Just as soon as I get back from the Groton event I'll be working on those as well as other 'small' r/c submarines -- have to get ready for next years Cabin Fever event. I went to my first last year, along with Jake, and had a ball. Here's a video from that three day get-together:
After studying those pictures for way too long, I still have questions.
Are these little tools are just various sizes of brass tube with a "handle" soldered on? Do you use them as shown to scrape off the high parts in the groove, or do you wrap sandpaper around them to sand down the high parts?
In order to get the angle shown to insert the control surface, either the inner bearing hole is oversized, or the surface the hole is in is very thin. Neither seems like a good idea for good alignment and long term wear. So how do you get the angle to insert the control surface? Is the outer pin taking care of the bearing loads and the inner hole not important? Or am I just trying to over-engineer this?

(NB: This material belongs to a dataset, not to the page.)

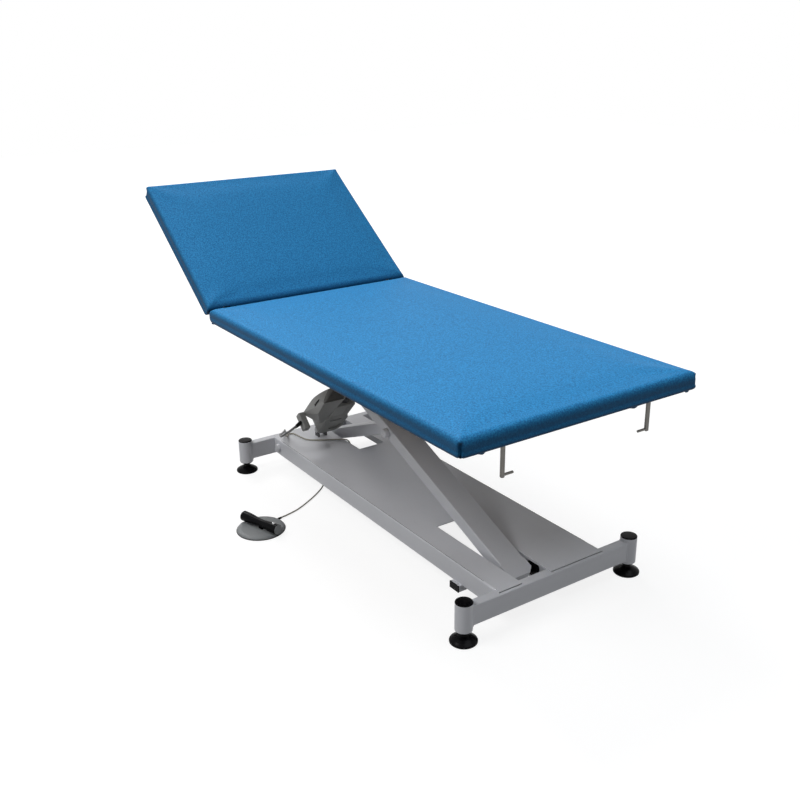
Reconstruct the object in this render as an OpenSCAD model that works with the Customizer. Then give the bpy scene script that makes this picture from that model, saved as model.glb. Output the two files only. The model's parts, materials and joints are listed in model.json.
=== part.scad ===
// Two-section examination table, lifted by an electric drive and a pair of crossed arms.
// X runs from the head end to the foot end, Y from the near side to the far side.
// The origin is on the floor, midway between the four feet.

/* [Top] */
// Width of the upholstered top
pad_w = 800; // [600:10:900]
// Overhang of the main cushion past the frame under it
foot_overhang = 96; // [60:1:120]
// Length of the head section
head_len = 610; // [450:5:700]
// Thickness of each cushion
pad_t = 50; // [40:1:80]
// Rounding of a cushion's upper edge
pad_edge_r = 15; // [8:1:20]
// Rise of a cushion's middle over its edge
pad_crown = 3; // [0:0.5:8]
// Draw-in of a cushion's sides between its corners
pad_draw = 3; // [0:0.5:6]
// Corner radius of a cushion seen from above
pad_corner_r = 14; // [8:1:40]
// Thickness of the plywood boards
board_t = 12; // [9:1:18]
// Bare rim of the cushion round the board
board_inset = 16; // [10:1:40]

/* [Backrest] */
// Angle of the head section as drawn
head_angle = 35.4; // [0:0.1:70]
// Steepest angle of the head section
head_angle_max = 70; // [50:1:70]
// Distance from the seam to the foot end of the base's middle
seam_x = -641; // [-700:1:-600]
// Diameter of the backrest hinge pins
hinge_pin_d = 10; // [8:0.5:14]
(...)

The final conformal shaping of the 'groove' within the trailing edge of the stabilizer is done by wrapping the leading edge of the control surface, installing it, and rotating it to force the sandwiched sandpaper to cut the grooved high-spots down to produce a non-interference fit between stabilizer and control surface, like so:
I'm able to insert the control surface operating shaft at that extreme angle (to clear the outboard bearing foundation at the end of the stabilizers trailing edge) because the bore of the hole to pass it is conical, not cylindrical of form. This insures a non-slop fit of the installed control surface, yet permits the off-angle passing of the operating shaft during insertion or removal. The yoke openings are over-sized to permit their integration with the inboard end of the operating shafts -- the slop taken out when the set-screw is driven home to make fast the control surfaces to the yoke.
After studying those pictures for way too long, I still have questions.
Are these little tools are just various sizes of brass tube with a "handle" soldered on? Do you use them as shown to scrape off the high parts in the groove, or do you wrap sandpaper around them to sand down the high parts?
In order to get the angle shown to insert the control surface, either the inner bearing hole is oversized, or the surface the hole is in is very thin. Neither seems like a good idea for good alignment and long term wear. So how do you get the angle to insert the control surface? Is the outer pin taking care of the bearing loads and the inner hole not important? Or am I just trying to over-engineer this?
Well, lets finish the job: spiked blue hair, a ring in its nose, metal studs through it's eyelids, weather it with rainbows, and name it the KAREN class.
Yeah!... that'll work.
(now to dig the puke out from between the keyboard keys... thanks).